- [WHAT YOU ARE ASKED TO DO]: Extract from the entries below, exactly as given, only the lines from the line containing "left = -(BATH_LENGTH" to the line containing "cad_parts[node].hide_render = cad_parts[node].hide_viewport", both lines included.

- [DATASET ENTRIES]:
§ §

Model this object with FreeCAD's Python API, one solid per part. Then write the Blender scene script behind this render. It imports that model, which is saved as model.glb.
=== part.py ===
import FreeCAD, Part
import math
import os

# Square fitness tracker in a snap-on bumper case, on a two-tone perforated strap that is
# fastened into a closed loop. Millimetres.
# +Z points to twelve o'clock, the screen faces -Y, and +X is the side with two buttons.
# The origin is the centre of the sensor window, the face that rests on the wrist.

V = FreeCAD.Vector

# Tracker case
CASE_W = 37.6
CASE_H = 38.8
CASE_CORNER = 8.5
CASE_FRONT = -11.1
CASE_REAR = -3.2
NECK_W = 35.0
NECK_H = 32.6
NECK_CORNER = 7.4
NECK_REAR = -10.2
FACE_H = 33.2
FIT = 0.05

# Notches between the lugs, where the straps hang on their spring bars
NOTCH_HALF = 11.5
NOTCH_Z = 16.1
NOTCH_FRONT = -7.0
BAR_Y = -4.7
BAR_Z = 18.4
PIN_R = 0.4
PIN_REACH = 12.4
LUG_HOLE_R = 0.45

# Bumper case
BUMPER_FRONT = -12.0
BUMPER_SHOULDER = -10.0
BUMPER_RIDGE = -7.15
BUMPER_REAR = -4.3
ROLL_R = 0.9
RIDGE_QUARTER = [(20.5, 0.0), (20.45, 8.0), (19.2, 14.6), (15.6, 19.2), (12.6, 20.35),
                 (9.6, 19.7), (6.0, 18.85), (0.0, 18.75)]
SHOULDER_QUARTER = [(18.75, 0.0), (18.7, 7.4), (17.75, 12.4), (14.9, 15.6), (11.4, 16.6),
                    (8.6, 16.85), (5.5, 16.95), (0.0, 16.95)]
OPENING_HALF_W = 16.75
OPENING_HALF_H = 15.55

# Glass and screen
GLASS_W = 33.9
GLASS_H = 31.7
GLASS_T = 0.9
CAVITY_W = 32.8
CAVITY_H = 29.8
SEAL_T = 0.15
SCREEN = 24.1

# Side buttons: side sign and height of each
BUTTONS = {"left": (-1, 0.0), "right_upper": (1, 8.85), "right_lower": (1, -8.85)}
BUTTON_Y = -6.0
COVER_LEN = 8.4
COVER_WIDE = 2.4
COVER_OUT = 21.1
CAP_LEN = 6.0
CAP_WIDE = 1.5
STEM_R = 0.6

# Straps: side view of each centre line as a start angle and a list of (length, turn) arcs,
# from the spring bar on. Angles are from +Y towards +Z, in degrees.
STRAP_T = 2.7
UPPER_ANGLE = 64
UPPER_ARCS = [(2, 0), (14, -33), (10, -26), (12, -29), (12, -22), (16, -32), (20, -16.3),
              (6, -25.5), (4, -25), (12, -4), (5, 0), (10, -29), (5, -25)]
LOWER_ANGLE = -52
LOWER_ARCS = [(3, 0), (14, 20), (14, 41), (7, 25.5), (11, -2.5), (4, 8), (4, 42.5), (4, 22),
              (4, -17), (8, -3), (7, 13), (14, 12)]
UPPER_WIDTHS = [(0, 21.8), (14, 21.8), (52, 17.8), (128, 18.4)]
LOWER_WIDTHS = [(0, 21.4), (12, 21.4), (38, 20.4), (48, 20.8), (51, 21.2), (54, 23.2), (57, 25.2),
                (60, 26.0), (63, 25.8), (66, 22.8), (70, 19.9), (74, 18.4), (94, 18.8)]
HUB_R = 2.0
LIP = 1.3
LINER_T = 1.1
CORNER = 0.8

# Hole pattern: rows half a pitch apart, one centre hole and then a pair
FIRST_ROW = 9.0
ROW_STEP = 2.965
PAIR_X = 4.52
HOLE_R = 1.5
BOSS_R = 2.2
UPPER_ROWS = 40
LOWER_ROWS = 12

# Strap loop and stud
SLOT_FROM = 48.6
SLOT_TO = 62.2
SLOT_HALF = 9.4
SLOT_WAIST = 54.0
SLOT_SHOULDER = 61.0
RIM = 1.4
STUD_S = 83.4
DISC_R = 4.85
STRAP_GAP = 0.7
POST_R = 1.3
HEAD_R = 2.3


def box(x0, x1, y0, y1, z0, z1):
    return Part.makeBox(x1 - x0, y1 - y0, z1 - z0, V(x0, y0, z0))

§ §

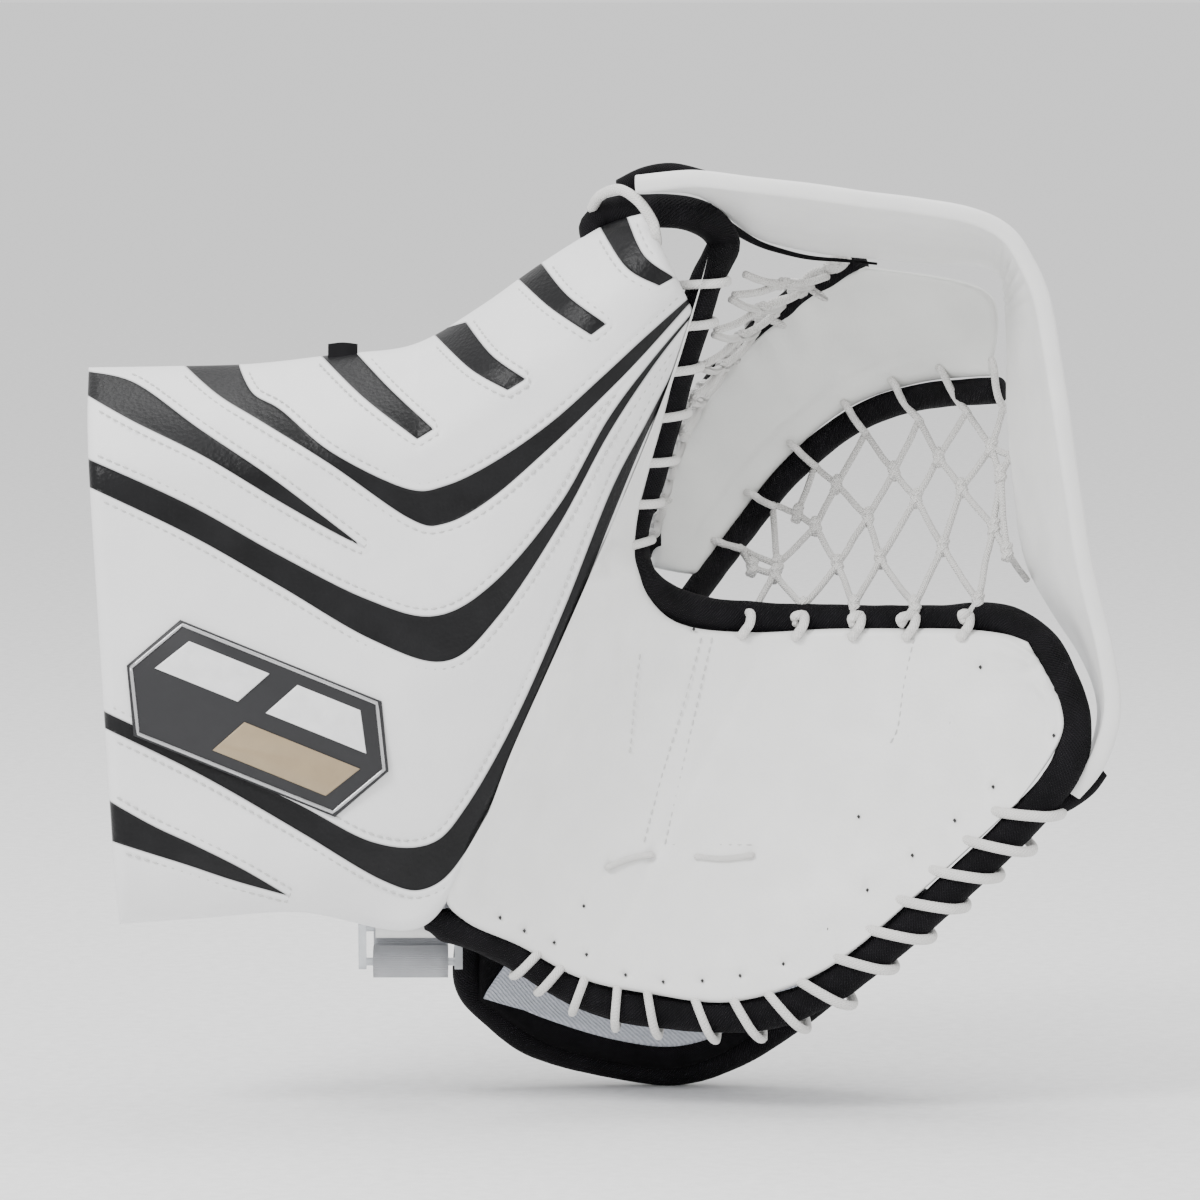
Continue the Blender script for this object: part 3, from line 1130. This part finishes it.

§ §

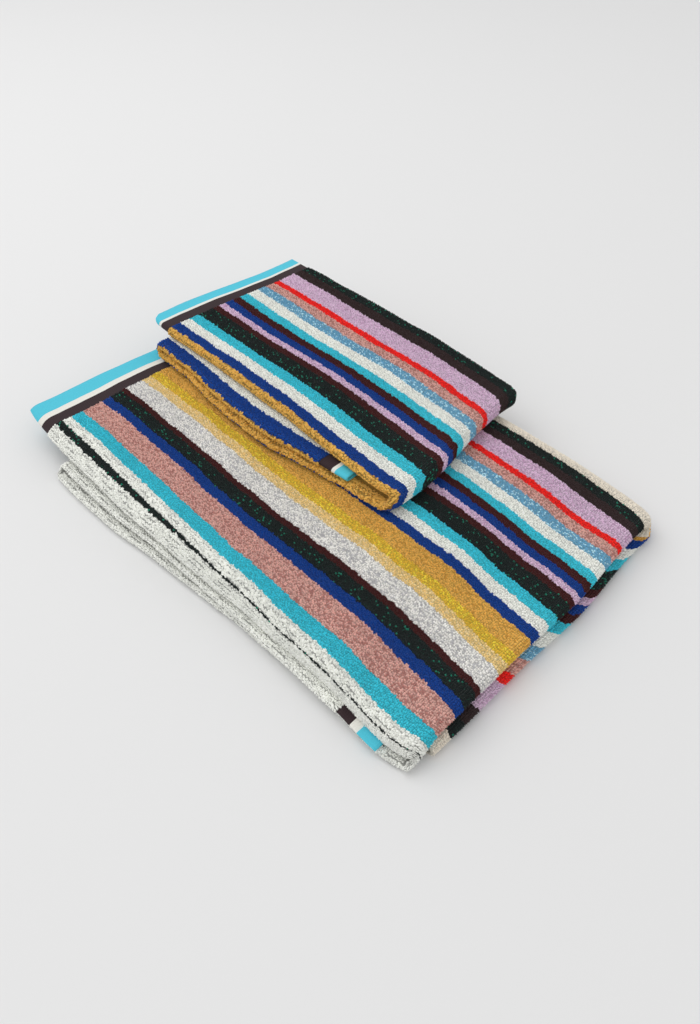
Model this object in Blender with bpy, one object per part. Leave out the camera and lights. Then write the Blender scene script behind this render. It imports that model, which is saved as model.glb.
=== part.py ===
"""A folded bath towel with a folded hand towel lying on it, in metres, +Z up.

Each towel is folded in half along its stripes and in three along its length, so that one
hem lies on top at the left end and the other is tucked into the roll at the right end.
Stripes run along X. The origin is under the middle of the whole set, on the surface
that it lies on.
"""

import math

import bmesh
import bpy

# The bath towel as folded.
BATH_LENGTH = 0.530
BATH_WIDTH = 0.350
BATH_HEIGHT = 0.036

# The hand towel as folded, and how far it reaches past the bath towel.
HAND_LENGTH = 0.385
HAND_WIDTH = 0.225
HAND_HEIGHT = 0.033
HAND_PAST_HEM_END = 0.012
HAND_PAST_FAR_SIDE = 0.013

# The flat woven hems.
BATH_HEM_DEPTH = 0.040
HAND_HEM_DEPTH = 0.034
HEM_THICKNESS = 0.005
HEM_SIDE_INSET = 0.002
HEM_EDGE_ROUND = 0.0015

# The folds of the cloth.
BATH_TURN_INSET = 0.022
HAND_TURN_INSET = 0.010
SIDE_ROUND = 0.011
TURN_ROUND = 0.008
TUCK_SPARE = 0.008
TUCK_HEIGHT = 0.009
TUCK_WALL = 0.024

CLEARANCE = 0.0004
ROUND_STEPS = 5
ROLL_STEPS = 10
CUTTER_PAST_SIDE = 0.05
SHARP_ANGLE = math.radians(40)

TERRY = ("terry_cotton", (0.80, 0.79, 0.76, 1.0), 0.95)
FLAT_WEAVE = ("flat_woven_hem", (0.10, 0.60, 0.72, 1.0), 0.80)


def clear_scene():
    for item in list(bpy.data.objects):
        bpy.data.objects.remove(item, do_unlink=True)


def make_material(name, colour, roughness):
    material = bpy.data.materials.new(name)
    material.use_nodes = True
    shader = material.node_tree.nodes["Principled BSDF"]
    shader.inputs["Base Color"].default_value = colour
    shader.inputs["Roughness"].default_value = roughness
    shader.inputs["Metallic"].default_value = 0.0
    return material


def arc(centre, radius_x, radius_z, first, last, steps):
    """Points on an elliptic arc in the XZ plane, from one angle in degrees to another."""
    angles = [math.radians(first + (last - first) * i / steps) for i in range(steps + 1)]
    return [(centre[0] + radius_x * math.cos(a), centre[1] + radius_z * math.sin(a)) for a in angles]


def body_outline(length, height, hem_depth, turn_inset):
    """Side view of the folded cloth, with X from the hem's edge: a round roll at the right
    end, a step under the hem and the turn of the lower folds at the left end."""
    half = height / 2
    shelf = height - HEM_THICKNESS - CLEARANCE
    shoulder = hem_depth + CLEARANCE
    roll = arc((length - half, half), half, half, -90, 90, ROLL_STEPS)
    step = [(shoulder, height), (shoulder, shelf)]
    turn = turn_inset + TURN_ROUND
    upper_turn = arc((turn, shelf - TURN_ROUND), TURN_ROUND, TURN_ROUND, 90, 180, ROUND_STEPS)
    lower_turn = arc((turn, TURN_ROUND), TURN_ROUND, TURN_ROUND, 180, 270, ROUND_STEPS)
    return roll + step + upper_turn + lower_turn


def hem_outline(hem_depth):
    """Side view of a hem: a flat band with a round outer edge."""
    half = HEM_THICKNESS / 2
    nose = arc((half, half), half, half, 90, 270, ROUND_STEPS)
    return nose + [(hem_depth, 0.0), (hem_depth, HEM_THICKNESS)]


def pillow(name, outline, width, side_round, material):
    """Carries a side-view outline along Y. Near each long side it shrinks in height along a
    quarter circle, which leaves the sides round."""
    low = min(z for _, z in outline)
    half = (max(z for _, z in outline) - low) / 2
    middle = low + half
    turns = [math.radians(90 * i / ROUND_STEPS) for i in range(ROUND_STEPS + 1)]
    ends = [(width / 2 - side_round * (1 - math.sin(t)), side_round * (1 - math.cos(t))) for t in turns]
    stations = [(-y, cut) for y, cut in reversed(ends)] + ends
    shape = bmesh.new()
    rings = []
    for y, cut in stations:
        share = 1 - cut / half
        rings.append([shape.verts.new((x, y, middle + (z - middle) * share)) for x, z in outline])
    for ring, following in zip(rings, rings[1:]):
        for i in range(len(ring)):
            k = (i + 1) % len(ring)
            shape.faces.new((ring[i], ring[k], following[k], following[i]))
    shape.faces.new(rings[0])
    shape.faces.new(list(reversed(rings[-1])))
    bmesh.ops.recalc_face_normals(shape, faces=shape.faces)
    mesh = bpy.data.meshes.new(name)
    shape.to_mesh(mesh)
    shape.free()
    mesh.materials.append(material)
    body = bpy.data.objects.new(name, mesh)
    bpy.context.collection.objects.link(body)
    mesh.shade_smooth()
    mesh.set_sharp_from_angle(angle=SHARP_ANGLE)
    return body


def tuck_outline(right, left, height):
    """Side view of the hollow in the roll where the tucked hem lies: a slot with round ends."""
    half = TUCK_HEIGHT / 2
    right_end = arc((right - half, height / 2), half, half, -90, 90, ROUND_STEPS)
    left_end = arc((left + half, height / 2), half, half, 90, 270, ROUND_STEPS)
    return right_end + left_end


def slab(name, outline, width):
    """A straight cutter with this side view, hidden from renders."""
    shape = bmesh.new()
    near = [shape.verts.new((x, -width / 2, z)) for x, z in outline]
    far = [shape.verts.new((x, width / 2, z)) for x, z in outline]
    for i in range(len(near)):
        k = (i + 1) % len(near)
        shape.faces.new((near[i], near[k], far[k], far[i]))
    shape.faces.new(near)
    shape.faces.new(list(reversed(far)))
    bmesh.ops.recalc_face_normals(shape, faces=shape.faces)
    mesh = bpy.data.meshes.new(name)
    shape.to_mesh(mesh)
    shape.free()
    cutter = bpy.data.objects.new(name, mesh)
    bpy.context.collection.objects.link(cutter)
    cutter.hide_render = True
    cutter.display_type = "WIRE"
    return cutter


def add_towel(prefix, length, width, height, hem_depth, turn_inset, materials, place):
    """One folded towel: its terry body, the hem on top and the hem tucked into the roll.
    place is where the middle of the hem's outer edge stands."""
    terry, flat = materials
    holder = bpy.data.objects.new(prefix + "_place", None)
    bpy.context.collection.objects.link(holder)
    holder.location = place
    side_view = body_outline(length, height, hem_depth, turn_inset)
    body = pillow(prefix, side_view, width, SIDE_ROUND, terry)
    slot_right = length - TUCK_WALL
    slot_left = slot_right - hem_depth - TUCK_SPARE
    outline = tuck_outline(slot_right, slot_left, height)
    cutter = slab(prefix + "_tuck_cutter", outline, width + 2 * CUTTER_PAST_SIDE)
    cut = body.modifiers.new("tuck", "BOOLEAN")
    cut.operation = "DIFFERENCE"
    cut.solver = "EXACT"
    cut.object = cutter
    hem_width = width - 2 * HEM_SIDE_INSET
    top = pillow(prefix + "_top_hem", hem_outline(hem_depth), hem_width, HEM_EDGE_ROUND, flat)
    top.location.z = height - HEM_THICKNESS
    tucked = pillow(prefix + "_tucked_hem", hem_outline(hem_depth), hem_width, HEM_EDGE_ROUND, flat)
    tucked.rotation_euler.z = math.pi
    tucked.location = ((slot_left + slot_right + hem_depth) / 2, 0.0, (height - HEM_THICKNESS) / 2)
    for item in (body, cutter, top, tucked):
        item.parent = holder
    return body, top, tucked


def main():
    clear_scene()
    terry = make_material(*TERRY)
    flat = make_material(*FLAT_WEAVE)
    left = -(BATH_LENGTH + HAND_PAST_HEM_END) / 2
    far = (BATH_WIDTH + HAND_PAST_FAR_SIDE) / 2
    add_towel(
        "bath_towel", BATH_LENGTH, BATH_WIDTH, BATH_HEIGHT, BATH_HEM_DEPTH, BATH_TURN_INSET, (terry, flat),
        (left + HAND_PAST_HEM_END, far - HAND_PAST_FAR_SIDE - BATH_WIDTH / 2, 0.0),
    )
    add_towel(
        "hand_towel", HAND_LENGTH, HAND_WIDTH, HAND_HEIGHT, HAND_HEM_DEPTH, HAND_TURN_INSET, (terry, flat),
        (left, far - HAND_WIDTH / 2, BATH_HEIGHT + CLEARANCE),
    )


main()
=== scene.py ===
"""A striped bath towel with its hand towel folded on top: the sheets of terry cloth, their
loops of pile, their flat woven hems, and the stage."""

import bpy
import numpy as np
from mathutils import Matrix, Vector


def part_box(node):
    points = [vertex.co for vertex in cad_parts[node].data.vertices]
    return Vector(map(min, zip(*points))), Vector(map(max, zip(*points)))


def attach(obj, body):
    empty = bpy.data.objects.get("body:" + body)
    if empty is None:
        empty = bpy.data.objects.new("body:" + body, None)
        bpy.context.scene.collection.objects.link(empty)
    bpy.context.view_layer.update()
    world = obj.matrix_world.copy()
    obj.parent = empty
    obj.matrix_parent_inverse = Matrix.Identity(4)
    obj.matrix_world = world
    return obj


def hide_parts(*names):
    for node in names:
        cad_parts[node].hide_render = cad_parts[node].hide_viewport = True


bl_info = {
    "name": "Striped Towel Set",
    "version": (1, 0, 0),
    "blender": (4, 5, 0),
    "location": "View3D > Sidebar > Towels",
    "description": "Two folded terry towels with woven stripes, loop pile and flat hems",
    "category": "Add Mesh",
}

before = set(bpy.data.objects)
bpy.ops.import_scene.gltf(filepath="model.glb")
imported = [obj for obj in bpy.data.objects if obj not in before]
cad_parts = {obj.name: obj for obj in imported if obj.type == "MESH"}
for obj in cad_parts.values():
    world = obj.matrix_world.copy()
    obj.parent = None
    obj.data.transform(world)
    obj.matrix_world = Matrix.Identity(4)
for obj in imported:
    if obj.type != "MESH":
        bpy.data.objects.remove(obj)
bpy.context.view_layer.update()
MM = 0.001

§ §

- [RESULT FOR THIS TASK]:
    left = -(BATH_LENGTH + HAND_PAST_HEM_END) / 2
    far = (BATH_WIDTH + HAND_PAST_FAR_SIDE) / 2
    add_towel(
        "bath_towel", BATH_LENGTH, BATH_WIDTH, BATH_HEIGHT, BATH_HEM_DEPTH, BATH_TURN_INSET, (terry, flat),
        (left + HAND_PAST_HEM_END, far - HAND_PAST_FAR_SIDE - BATH_WIDTH / 2, 0.0),
    )
    add_towel(
        "hand_towel", HAND_LENGTH, HAND_WIDTH, HAND_HEIGHT, HAND_HEM_DEPTH, HAND_TURN_INSET, (terry, flat),
        (left, far - HAND_WIDTH / 2, BATH_HEIGHT + CLEARANCE),
    )


main()
=== scene.py ===
"""A striped bath towel with its hand towel folded on top: the sheets of terry cloth, their
loops of pile, their flat woven hems, and the stage."""

import bpy
import numpy as np
from mathutils import Matrix, Vector


def part_box(node):
    points = [vertex.co for vertex in cad_parts[node].data.vertices]
    return Vector(map(min, zip(*points))), Vector(map(max, zip(*points)))


def attach(obj, body):
    empty = bpy.data.objects.get("body:" + body)
    if empty is None:
        empty = bpy.data.objects.new("body:" + body, None)
        bpy.context.scene.collection.objects.link(empty)
    bpy.context.view_layer.update()
    world = obj.matrix_world.copy()
    obj.parent = empty
    obj.matrix_parent_inverse = Matrix.Identity(4)
    obj.matrix_world = world
    return obj


def hide_parts(*names):
    for node in names:
        cad_parts[node].hide_render = cad_parts[node].hide_viewport = True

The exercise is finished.